La mano que mece la biblioteca

Nada puede quedar al azar en la vida de una bibliotecaria. En su trabajo, todo en ella es metódico, ordenado y sigue unas estrictas pautas. Su físico es esencial, tanto para mimetizarse con la planta que está al lado del mostrador de la biblioteca como para imponer su erótica presencia. El vestuario adquiere especial relevancia, para resaltar nuestros atributos y ser parte de los sueños de nuestros usuarios. Pero más allá, existen zonas que necesitan un esmerado y mimoso cuidado. La zona del escote, por ejemplo, debe ser lisa y marmórea, sin enseñar demasiado pero lo suficiente para distraer al usuario de sus banales preguntas. Una atención acertada en nuestros pies nos permitirán tenerlos siempre listos para patear a todo aquel que ose molestarnos con su presencia. Pero no debemos olvidar otro aspecto: las manos.

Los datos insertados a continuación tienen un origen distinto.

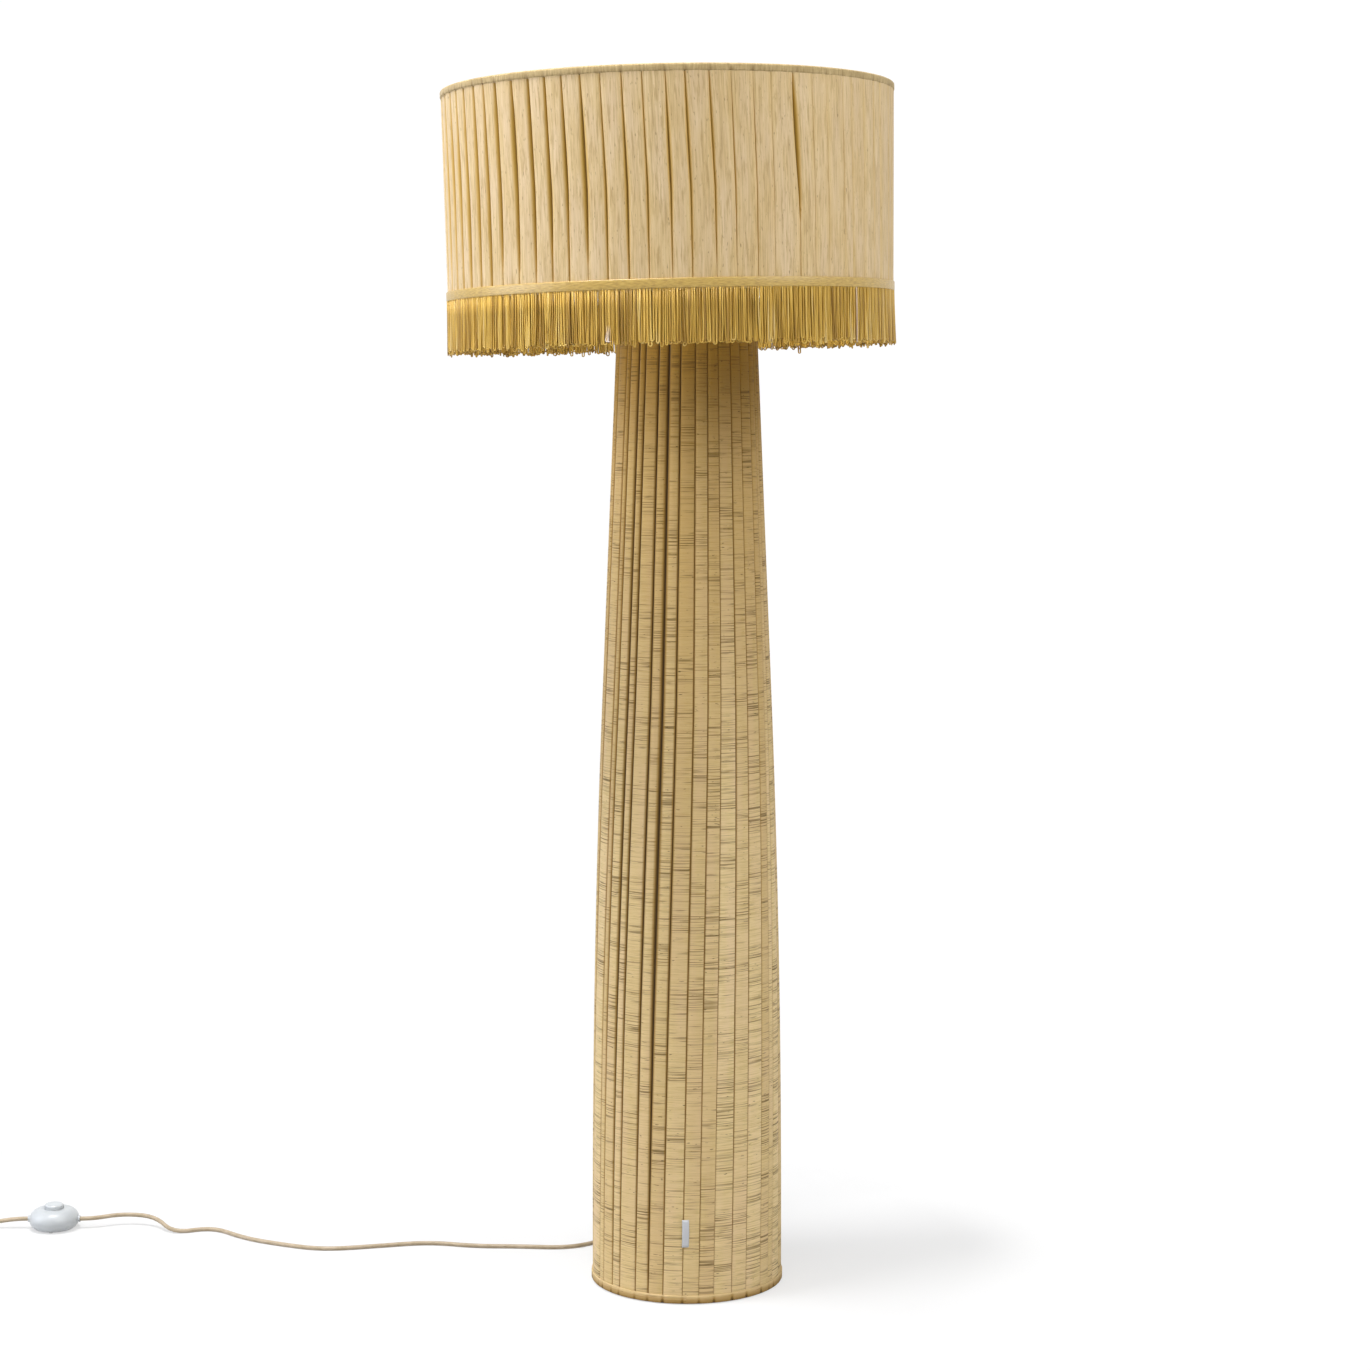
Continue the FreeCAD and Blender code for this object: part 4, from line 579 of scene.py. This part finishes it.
# Degrees by which all gaps have turned at the foot, at 0.45 of the height and at the top
SHADE_TWIST = (0.1, 0.0, -1.0)
COLUMN_PLEATS = 37
COLUMN_FIRST = -7
COLUMN_GAPS = pleat_gaps(COLUMN_PLEATS, -2.1, {
    -7: 0.43, -6: 0.0, -5: 0.0, -4: -0.31, -3: -0.06, -2: -0.17, -1: -0.20, 0: 0.0, 1: 0.0,
    2: -0.07, 3: 0.11, 4: 0.16, 5: 0.40, 6: 0.24})
# Openings of the column's front gaps, the same at each height
COLUMN_OPENINGS = {
    -10: 1.2, -9: 1.2, -8: 1.1, -7: 0.75, -6: 0.75, -5: 1.35, -4: 1.05, -3: 1.15, -2: 1.3, -1: 0.8,
    0: 0.58, 1: 0.52, 2: 0.24, 3: 0.58, 4: 0.32, 5: 0.45, 6: 0.32, 7: 0.4}
SHADE_TOP = 1.4475
SHADE_FOOT = 1.205
SHADE_REACH = (0.2690, 0.2662)
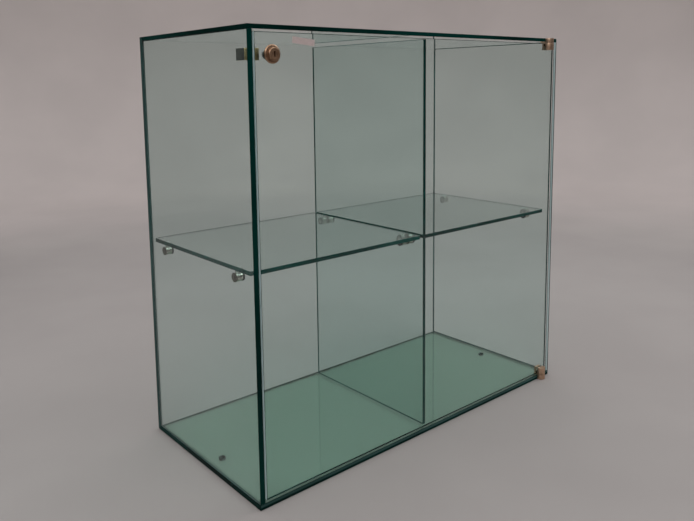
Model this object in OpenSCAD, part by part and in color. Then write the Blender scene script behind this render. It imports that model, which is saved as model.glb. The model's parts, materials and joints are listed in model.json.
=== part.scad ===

Con ellas nos sentimos identificadas: son las que sufren las consecuencias de ordenar polvorientos y mohosos libros, las que se cruzan en nuestro regazo en un paciente gesto ante la perplejidad del usuario que parece no saber qué busca y las que indicarán al vacío la dirección que debe tomar el usuario para alejarse de nosotras y buscarse la vida. No les damos importancia y no les dedicamos el cariño que merecen. Que no se escondan bajo montañas de libros, ¡enseñadlas! ¡que respiren libres!